Special relativity / Elementary Tour part 5: Spacetime

“All the world’s a stage.” – that’s how we’re used to viewing space: As a stage on which objects are located and where the dramas of their movements and evolution take place.

In special relativity, as was mentioned briefly, simultaneity is relative, and so are time and space. Observers moving relative to one another come to different conclusions about which events happen simultaneously (“at the same time”). They agree only about what events there are, not about where or when these events take place. Spacetime, the totality of all events, is absolute. But there are different ways to slice that collection of events into snapshots of simultaneity. When viewed in succession, these snapshots show how, with time, changes take place in space. Different observers, looking at different successions of snapshots, come to different conclusions about which events are simultaneous. Spacetime is absolute, space and time are not.

Nevertheless, spacetime does retain what physicists call a causal structure, which is the same for all (inertial) observers. This structure determines which events can, in principle, be influenced by which other events, and also for which pairs of events mutual influence is impossible.

For every event A, happening at a definite location at a definite time, and every event B, also defined by location and time, we can ask: Could A, by whatever means, be the cause of B? We are able to answer this quite generally because of the role of light speed as the absolute upper limit for the transmission of energy, matter and information. Whatever influence A could have exerted to cause B, such influence could have travelled no faster than the speed of light. If B happens too soon, too far away from A, so that a light signal starting at A would reach the location of B only after the event B had already happened, then any putative influence of A on B would have had to have travelled faster than light. On the other hand, if such a light signal were to reach the location of B before the event B actually happened, then any supposed influence from A could reach B without having to break the cosmic speed limit. We still wouldn’t know what influence that might have been, or whether it could have been transmitted in any realistic way. But we do have a rough notion of causality: For every pair of events, we can tell whether an influence is possible in principle, simply by looking how long it would take a light signal from A to reach the location of B.

In relativity, the “region of influence” of an event is often represented graphically, in the following way:

space-time diagram

spacetime diagram

Such a figure is called a spacetime diagram, and the vertical axis represents time (as measured by a specific observer), while the horizontal axis represents space. Light signals produced or received at the event A (itself located where the two axes intersect) and moving away into space are represented by the diagonal yellow lines. They delineate a region of spacetime which is called the light cone of the event A – with the additional two space dimensions included, this region would be the higher-dimensional analogue of a double cone.

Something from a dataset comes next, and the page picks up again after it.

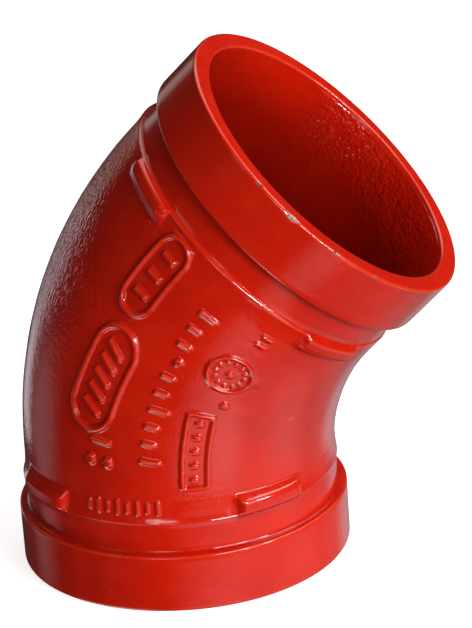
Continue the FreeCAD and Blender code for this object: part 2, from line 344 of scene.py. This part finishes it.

In the upper part of the light cone, denoted as region I in the figure and called the “future light cone”, you can find all events on which event A could have an influence (in other words: a light signal or slower-than-light influence from A could reach such an event). In the lower part, the “past light cone”, region II, lie all events by which A could have been influenced (again in other words: from such events, a light signal or slower-than-light influence could have made it to the location of A in time). Outside the double cone, in region III, lie all the events which are causally separated from A. Those events can neither influence A nor be influenced by A.